◆ **Dataset content**
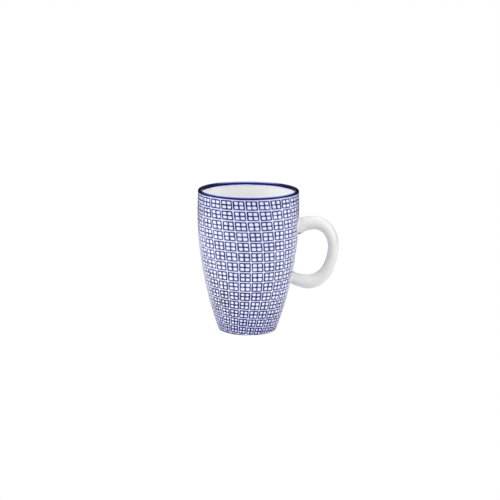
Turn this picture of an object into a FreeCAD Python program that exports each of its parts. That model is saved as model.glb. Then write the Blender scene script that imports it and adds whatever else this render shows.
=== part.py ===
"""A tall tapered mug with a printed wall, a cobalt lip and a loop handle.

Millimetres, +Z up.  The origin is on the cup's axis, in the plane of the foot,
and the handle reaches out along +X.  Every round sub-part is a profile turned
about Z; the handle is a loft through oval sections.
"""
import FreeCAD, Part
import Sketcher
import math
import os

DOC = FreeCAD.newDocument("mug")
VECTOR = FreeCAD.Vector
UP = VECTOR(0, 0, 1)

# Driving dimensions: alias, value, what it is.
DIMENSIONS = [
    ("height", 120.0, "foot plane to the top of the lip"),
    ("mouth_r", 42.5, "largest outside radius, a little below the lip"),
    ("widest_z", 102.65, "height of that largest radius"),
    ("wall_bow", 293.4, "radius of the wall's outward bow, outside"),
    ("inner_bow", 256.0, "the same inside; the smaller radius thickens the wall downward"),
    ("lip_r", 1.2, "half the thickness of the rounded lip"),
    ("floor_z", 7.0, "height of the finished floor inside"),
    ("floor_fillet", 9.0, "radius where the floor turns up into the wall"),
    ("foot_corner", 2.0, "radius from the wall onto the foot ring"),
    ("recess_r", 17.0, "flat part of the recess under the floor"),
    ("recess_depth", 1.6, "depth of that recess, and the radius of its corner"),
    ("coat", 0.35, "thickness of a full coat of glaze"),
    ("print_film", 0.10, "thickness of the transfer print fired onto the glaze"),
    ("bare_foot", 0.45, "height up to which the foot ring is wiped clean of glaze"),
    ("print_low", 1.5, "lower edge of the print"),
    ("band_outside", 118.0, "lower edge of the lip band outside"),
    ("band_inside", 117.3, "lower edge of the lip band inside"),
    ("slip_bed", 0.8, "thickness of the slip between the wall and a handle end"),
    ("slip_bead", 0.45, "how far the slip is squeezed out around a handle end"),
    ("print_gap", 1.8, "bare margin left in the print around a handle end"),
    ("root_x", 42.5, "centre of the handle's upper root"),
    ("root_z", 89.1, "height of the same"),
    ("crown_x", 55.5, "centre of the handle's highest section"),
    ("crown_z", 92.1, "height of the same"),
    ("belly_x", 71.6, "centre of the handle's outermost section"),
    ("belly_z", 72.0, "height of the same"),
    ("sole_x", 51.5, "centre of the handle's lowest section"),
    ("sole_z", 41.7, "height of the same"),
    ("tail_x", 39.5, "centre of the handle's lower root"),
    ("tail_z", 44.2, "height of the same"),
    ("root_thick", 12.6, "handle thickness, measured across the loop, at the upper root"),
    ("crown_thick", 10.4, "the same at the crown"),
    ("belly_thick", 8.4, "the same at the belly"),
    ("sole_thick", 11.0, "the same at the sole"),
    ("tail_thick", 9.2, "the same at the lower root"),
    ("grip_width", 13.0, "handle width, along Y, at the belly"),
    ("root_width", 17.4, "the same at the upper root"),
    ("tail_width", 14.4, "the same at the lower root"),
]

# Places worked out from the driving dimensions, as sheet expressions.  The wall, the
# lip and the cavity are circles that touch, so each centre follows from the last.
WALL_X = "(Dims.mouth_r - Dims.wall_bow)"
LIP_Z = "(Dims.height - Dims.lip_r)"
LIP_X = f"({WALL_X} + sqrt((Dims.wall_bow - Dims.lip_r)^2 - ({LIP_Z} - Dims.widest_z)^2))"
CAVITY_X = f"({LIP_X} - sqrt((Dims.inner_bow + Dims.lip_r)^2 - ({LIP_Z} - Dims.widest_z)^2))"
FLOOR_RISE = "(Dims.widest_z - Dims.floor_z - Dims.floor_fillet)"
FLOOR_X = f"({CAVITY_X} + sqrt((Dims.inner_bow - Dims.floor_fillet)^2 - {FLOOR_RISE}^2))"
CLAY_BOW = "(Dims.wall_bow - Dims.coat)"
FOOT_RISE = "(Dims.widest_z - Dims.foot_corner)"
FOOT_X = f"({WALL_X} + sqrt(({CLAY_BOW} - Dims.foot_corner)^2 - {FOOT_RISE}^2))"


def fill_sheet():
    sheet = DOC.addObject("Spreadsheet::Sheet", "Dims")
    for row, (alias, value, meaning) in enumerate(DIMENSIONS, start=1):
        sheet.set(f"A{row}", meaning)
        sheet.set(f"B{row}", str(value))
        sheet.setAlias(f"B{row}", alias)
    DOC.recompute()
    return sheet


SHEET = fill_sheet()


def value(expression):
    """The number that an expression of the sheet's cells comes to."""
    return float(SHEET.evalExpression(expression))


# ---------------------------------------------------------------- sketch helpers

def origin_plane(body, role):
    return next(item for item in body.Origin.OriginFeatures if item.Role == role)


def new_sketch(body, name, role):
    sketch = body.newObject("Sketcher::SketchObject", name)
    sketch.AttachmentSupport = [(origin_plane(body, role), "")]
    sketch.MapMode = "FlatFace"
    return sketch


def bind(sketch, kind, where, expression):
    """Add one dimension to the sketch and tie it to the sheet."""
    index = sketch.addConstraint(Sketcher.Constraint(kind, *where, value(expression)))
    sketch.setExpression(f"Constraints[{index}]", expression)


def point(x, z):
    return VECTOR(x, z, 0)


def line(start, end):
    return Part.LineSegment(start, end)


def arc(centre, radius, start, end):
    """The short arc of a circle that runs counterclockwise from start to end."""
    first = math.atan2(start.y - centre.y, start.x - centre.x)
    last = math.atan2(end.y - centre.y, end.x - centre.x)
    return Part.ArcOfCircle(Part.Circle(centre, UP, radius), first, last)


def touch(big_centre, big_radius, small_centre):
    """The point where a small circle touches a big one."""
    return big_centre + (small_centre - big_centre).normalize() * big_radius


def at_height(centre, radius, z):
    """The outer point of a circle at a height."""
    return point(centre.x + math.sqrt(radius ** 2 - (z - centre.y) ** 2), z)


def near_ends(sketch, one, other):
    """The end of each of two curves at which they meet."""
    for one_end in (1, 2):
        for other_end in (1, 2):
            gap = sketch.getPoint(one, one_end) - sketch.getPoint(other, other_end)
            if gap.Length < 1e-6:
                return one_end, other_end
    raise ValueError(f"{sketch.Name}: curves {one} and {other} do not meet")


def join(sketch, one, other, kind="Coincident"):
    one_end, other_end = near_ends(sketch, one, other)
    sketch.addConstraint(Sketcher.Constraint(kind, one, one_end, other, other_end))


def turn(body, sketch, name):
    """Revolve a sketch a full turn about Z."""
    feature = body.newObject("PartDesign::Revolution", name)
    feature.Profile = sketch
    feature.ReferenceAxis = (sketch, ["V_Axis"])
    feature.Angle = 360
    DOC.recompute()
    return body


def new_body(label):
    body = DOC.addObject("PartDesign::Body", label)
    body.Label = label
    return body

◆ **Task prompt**
Write out the entire listing exactly.

◆ **Solution**
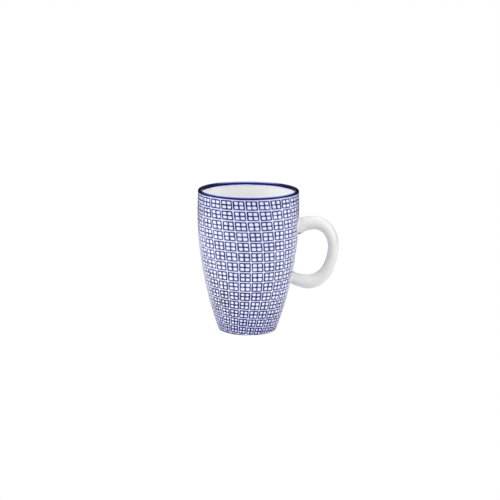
Turn this picture of an object into a FreeCAD Python program that exports each of its parts. That model is saved as model.glb. Then write the Blender scene script that imports it and adds whatever else this render shows.
=== part.py ===
"""A tall tapered mug with a printed wall, a cobalt lip and a loop handle.

Millimetres, +Z up.  The origin is on the cup's axis, in the plane of the foot,
and the handle reaches out along +X.  Every round sub-part is a profile turned
about Z; the handle is a loft through oval sections.
"""
import FreeCAD, Part
import Sketcher
import math
import os

DOC = FreeCAD.newDocument("mug")
VECTOR = FreeCAD.Vector
UP = VECTOR(0, 0, 1)

# Driving dimensions: alias, value, what it is.
DIMENSIONS = [
    ("height", 120.0, "foot plane to the top of the lip"),
    ("mouth_r", 42.5, "largest outside radius, a little below the lip"),
    ("widest_z", 102.65, "height of that largest radius"),
    ("wall_bow", 293.4, "radius of the wall's outward bow, outside"),
    ("inner_bow", 256.0, "the same inside; the smaller radius thickens the wall downward"),
    ("lip_r", 1.2, "half the thickness of the rounded lip"),
    ("floor_z", 7.0, "height of the finished floor inside"),
    ("floor_fillet", 9.0, "radius where the floor turns up into the wall"),
    ("foot_corner", 2.0, "radius from the wall onto the foot ring"),
    ("recess_r", 17.0, "flat part of the recess under the floor"),
    ("recess_depth", 1.6, "depth of that recess, and the radius of its corner"),
    ("coat", 0.35, "thickness of a full coat of glaze"),
    ("print_film", 0.10, "thickness of the transfer print fired onto the glaze"),
    ("bare_foot", 0.45, "height up to which the foot ring is wiped clean of glaze"),
    ("print_low", 1.5, "lower edge of the print"),
    ("band_outside", 118.0, "lower edge of the lip band outside"),
    ("band_inside", 117.3, "lower edge of the lip band inside"),
    ("slip_bed", 0.8, "thickness of the slip between the wall and a handle end"),
    ("slip_bead", 0.45, "how far the slip is squeezed out around a handle end"),
    ("print_gap", 1.8, "bare margin left in the print around a handle end"),
    ("root_x", 42.5, "centre of the handle's upper root"),
    ("root_z", 89.1, "height of the same"),
    ("crown_x", 55.5, "centre of the handle's highest section"),
    ("crown_z", 92.1, "height of the same"),
    ("belly_x", 71.6, "centre of the handle's outermost section"),
    ("belly_z", 72.0, "height of the same"),
    ("sole_x", 51.5, "centre of the handle's lowest section"),
    ("sole_z", 41.7, "height of the same"),
    ("tail_x", 39.5, "centre of the handle's lower root"),
    ("tail_z", 44.2, "height of the same"),
    ("root_thick", 12.6, "handle thickness, measured across the loop, at the upper root"),
    ("crown_thick", 10.4, "the same at the crown"),
    ("belly_thick", 8.4, "the same at the belly"),
    ("sole_thick", 11.0, "the same at the sole"),
    ("tail_thick", 9.2, "the same at the lower root"),
    ("grip_width", 13.0, "handle width, along Y, at the belly"),
    ("root_width", 17.4, "the same at the upper root"),
    ("tail_width", 14.4, "the same at the lower root"),
]

# Places worked out from the driving dimensions, as sheet expressions.  The wall, the
# lip and the cavity are circles that touch, so each centre follows from the last.
WALL_X = "(Dims.mouth_r - Dims.wall_bow)"
LIP_Z = "(Dims.height - Dims.lip_r)"
LIP_X = f"({WALL_X} + sqrt((Dims.wall_bow - Dims.lip_r)^2 - ({LIP_Z} - Dims.widest_z)^2))"
CAVITY_X = f"({LIP_X} - sqrt((Dims.inner_bow + Dims.lip_r)^2 - ({LIP_Z} - Dims.widest_z)^2))"
FLOOR_RISE = "(Dims.widest_z - Dims.floor_z - Dims.floor_fillet)"
FLOOR_X = f"({CAVITY_X} + sqrt((Dims.inner_bow - Dims.floor_fillet)^2 - {FLOOR_RISE}^2))"
CLAY_BOW = "(Dims.wall_bow - Dims.coat)"
FOOT_RISE = "(Dims.widest_z - Dims.foot_corner)"
FOOT_X = f"({WALL_X} + sqrt(({CLAY_BOW} - Dims.foot_corner)^2 - {FOOT_RISE}^2))"


def fill_sheet():
    sheet = DOC.addObject("Spreadsheet::Sheet", "Dims")
    for row, (alias, value, meaning) in enumerate(DIMENSIONS, start=1):
        sheet.set(f"A{row}", meaning)
        sheet.set(f"B{row}", str(value))
        sheet.setAlias(f"B{row}", alias)
    DOC.recompute()
    return sheet


SHEET = fill_sheet()


def value(expression):
    """The number that an expression of the sheet's cells comes to."""
    return float(SHEET.evalExpression(expression))


# ---------------------------------------------------------------- sketch helpers

def origin_plane(body, role):
    return next(item for item in body.Origin.OriginFeatures if item.Role == role)


def new_sketch(body, name, role):
    sketch = body.newObject("Sketcher::SketchObject", name)
    sketch.AttachmentSupport = [(origin_plane(body, role), "")]
    sketch.MapMode = "FlatFace"
    return sketch


def bind(sketch, kind, where, expression):
    """Add one dimension to the sketch and tie it to the sheet."""
    index = sketch.addConstraint(Sketcher.Constraint(kind, *where, value(expression)))
    sketch.setExpression(f"Constraints[{index}]", expression)


def point(x, z):
    return VECTOR(x, z, 0)


def line(start, end):
    return Part.LineSegment(start, end)


def arc(centre, radius, start, end):
    """The short arc of a circle that runs counterclockwise from start to end."""
    first = math.atan2(start.y - centre.y, start.x - centre.x)
    last = math.atan2(end.y - centre.y, end.x - centre.x)
    return Part.ArcOfCircle(Part.Circle(centre, UP, radius), first, last)


def touch(big_centre, big_radius, small_centre):
    """The point where a small circle touches a big one."""
    return big_centre + (small_centre - big_centre).normalize() * big_radius


def at_height(centre, radius, z):
    """The outer point of a circle at a height."""
    return point(centre.x + math.sqrt(radius ** 2 - (z - centre.y) ** 2), z)


def near_ends(sketch, one, other):
    """The end of each of two curves at which they meet."""
    for one_end in (1, 2):
        for other_end in (1, 2):
            gap = sketch.getPoint(one, one_end) - sketch.getPoint(other, other_end)
            if gap.Length < 1e-6:
                return one_end, other_end
    raise ValueError(f"{sketch.Name}: curves {one} and {other} do not meet")


def join(sketch, one, other, kind="Coincident"):
    one_end, other_end = near_ends(sketch, one, other)
    sketch.addConstraint(Sketcher.Constraint(kind, one, one_end, other, other_end))


def turn(body, sketch, name):
    """Revolve a sketch a full turn about Z."""
    feature = body.newObject("PartDesign::Revolution", name)
    feature.Profile = sketch
    feature.ReferenceAxis = (sketch, ["V_Axis"])
    feature.Angle = 360
    DOC.recompute()
    return body


def new_body(label):
    body = DOC.addObject("PartDesign::Body", label)
    body.Label = label
    return body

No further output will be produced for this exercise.